--- start of Record set ---
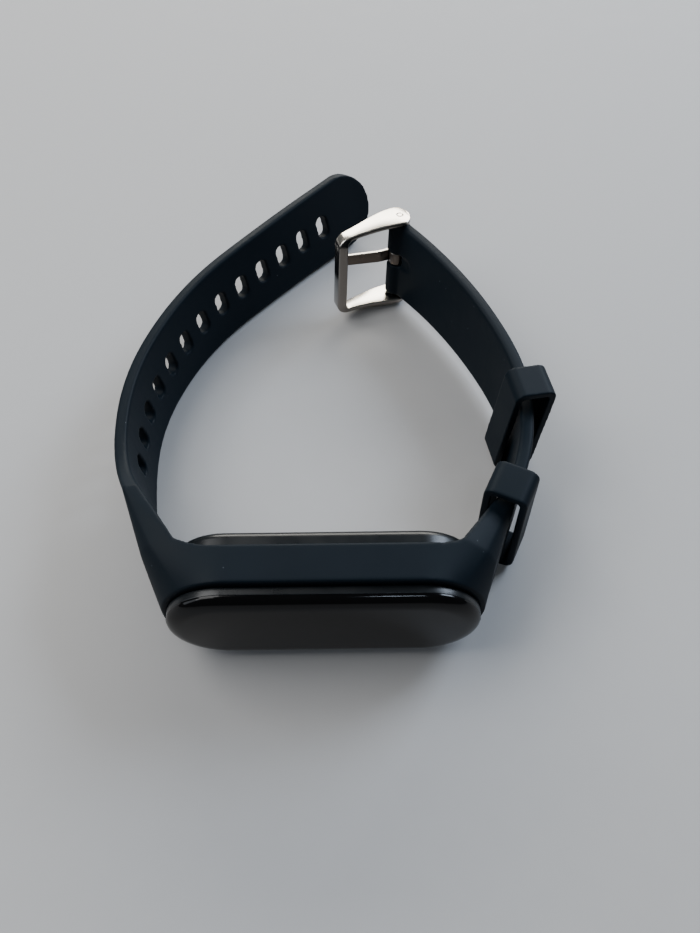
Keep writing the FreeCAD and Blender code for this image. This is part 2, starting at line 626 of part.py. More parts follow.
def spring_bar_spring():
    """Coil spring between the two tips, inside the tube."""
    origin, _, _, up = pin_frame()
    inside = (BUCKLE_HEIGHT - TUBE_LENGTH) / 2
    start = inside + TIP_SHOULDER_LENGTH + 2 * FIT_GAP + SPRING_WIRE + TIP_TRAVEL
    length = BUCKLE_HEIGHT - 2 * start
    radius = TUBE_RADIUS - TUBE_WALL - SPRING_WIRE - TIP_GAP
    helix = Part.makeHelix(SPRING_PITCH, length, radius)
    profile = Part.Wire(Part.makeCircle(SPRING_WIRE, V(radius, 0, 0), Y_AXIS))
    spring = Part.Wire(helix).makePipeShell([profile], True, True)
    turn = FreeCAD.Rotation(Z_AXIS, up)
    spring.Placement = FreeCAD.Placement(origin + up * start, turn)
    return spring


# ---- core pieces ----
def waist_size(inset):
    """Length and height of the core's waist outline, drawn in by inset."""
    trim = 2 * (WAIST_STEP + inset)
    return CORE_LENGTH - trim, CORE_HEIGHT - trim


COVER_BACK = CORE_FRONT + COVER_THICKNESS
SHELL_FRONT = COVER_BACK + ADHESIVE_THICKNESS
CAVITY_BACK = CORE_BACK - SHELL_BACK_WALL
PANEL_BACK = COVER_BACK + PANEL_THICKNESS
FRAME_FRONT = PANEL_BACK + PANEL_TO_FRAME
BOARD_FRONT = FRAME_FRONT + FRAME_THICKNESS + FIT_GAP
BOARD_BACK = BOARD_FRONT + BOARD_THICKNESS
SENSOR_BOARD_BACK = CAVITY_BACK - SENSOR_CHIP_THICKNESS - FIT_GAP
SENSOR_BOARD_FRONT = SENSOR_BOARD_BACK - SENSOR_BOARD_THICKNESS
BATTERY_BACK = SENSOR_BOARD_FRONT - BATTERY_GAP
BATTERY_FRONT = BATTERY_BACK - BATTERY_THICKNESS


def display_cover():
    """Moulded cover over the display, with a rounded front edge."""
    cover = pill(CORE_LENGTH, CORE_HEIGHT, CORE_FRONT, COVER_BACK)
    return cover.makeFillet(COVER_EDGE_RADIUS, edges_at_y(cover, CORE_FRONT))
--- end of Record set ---
--- start of Record set ---
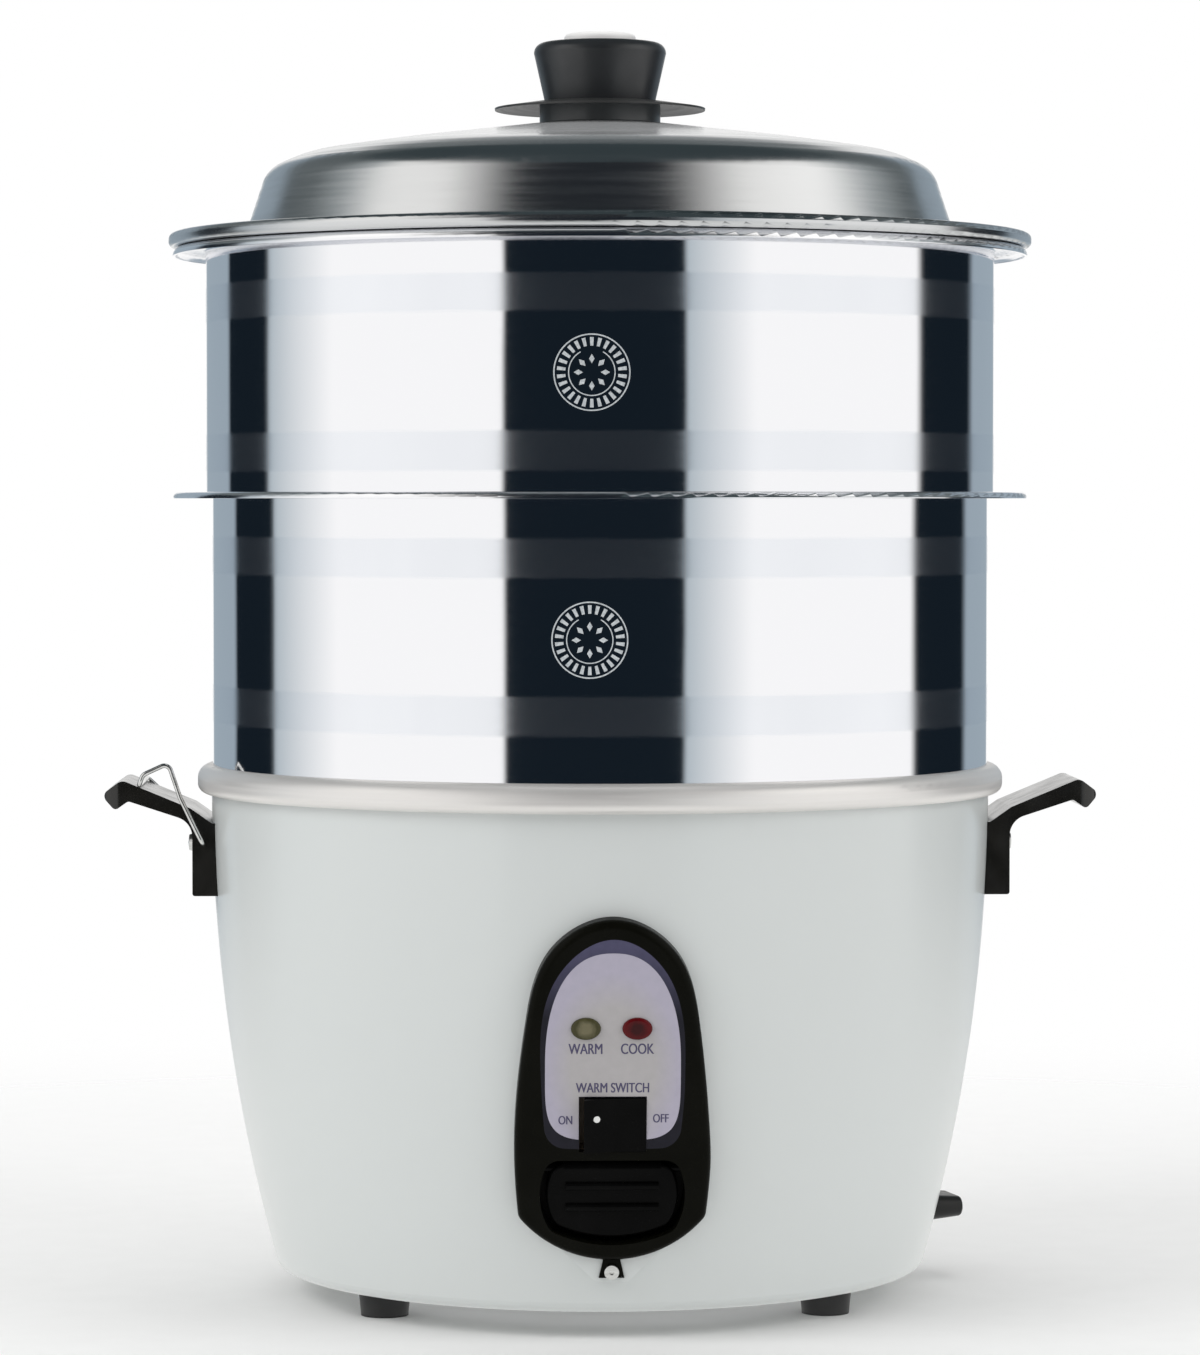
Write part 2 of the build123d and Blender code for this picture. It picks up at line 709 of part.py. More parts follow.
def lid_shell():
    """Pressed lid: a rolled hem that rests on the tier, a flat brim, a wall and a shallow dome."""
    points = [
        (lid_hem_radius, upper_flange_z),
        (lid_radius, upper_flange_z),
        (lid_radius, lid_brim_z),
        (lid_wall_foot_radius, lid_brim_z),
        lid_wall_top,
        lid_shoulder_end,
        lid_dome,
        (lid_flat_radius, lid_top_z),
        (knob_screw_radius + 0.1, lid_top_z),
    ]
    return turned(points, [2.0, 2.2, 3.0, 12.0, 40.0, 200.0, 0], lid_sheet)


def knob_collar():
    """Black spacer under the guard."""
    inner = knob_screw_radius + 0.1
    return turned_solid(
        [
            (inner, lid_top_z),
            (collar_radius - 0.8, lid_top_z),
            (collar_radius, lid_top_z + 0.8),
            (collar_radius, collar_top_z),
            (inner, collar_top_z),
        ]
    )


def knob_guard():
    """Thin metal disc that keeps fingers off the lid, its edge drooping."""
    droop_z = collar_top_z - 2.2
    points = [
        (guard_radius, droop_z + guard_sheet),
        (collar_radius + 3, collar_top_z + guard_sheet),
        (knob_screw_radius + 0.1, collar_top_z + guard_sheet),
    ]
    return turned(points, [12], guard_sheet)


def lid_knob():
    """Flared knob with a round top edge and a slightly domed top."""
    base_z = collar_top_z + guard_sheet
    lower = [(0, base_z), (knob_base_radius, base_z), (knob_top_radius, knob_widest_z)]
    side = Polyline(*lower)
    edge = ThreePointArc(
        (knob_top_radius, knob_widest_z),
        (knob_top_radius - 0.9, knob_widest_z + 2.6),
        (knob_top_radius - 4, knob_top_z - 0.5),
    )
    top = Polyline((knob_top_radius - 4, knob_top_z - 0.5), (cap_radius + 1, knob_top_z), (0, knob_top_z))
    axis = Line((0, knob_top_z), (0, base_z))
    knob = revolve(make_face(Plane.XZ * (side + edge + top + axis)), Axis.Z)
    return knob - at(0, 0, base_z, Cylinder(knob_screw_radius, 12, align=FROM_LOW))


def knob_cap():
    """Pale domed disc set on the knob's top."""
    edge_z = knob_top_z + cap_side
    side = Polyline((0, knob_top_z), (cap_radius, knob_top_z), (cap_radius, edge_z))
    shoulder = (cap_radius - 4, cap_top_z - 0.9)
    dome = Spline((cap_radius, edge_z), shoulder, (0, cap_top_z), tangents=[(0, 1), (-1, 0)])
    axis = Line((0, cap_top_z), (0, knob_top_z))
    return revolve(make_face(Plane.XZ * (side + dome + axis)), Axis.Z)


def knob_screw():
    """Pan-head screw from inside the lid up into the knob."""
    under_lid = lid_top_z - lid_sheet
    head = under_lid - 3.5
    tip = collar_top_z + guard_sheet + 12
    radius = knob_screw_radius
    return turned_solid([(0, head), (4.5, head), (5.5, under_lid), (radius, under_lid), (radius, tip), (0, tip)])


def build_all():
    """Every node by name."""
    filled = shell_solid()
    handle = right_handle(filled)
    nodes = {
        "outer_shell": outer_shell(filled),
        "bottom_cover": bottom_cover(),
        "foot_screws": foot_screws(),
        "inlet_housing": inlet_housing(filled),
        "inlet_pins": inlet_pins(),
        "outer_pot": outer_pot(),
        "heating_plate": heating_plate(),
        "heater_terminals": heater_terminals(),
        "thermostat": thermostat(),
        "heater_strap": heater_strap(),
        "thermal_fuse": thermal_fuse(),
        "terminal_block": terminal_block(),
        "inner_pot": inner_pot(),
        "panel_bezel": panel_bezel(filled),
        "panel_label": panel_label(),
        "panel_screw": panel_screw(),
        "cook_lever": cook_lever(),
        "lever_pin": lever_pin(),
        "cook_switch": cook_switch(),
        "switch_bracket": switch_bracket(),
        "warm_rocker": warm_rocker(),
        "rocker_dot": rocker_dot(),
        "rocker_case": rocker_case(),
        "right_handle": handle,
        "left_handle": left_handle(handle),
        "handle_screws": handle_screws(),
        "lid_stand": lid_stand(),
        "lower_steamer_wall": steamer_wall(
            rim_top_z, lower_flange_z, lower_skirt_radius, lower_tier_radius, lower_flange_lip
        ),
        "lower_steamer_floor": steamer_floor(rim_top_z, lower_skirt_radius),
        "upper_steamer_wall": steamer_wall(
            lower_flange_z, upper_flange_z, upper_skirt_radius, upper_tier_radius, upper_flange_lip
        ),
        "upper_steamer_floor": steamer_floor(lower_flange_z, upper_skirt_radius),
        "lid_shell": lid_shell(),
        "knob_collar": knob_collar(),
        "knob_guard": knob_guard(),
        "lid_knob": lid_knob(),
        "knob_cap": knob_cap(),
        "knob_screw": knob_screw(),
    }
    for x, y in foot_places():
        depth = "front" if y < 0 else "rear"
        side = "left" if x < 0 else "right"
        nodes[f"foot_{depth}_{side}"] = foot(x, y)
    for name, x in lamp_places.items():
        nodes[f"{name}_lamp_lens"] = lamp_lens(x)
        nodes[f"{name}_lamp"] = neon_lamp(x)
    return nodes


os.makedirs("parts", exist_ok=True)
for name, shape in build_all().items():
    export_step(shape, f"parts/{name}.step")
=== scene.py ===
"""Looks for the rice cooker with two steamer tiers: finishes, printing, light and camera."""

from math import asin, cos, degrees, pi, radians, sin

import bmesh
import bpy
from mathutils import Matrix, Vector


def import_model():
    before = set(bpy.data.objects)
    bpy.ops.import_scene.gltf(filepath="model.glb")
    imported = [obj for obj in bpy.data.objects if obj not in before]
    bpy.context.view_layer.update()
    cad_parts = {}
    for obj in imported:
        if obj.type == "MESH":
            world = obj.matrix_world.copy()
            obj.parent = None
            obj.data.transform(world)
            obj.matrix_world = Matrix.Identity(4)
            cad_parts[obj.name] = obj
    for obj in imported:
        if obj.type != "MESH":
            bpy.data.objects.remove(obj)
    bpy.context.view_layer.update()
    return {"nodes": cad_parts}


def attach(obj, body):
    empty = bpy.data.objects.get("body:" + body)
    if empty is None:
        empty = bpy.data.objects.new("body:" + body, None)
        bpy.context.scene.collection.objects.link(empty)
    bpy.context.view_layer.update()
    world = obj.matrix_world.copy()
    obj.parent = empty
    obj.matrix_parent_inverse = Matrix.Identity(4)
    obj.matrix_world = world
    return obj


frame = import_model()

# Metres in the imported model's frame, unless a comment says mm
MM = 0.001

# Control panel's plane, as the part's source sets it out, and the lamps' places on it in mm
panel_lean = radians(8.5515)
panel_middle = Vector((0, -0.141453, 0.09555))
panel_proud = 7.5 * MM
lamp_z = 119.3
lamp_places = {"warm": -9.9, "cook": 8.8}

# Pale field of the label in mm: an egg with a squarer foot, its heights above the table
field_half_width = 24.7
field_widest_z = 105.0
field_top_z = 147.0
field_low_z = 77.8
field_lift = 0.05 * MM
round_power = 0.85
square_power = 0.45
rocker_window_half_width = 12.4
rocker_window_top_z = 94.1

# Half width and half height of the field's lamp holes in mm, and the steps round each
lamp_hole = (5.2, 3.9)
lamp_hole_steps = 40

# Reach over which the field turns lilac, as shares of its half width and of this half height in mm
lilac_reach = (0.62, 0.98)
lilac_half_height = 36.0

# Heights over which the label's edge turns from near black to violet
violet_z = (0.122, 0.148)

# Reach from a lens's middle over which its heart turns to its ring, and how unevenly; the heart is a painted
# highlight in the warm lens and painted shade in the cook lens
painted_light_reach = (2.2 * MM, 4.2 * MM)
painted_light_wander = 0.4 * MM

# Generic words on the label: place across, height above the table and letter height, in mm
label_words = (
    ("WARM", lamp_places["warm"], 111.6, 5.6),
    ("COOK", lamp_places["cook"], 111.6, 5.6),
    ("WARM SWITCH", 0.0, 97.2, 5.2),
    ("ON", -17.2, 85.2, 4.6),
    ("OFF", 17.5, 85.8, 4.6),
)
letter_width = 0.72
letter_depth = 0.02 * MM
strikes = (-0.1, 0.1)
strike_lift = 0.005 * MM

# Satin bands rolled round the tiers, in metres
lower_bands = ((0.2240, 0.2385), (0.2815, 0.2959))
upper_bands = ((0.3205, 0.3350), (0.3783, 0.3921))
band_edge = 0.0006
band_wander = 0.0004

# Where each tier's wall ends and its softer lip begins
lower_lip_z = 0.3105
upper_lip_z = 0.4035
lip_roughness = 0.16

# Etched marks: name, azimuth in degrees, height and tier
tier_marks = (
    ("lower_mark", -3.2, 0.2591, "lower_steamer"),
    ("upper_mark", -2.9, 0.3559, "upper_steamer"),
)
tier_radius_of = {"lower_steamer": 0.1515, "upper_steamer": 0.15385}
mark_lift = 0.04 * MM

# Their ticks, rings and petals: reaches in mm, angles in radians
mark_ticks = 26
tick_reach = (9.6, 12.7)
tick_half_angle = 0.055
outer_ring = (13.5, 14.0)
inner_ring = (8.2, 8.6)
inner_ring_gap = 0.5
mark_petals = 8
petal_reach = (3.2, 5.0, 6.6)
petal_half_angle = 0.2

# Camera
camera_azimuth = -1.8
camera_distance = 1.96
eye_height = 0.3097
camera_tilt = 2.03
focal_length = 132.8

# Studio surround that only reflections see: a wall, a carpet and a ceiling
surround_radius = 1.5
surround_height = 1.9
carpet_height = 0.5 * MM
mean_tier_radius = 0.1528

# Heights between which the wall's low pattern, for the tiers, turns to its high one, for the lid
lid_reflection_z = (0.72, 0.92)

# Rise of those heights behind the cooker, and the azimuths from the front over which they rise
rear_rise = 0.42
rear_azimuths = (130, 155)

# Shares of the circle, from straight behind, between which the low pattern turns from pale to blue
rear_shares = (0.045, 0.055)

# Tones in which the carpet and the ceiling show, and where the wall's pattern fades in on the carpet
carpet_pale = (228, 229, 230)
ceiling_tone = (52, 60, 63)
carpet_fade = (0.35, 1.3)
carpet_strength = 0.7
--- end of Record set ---
• _Objective_:
List the lines of the entries that include "this".

• _In response_:
Keep writing the FreeCAD and Blender code for this image. This is part 2, starting at line 626 of part.py. More parts follow.
Write part 2 of the build123d and Blender code for this picture. It picks up at line 709 of part.py. More parts follow.
# Reach over which the field turns lilac, as shares of its half width and of this half height in mm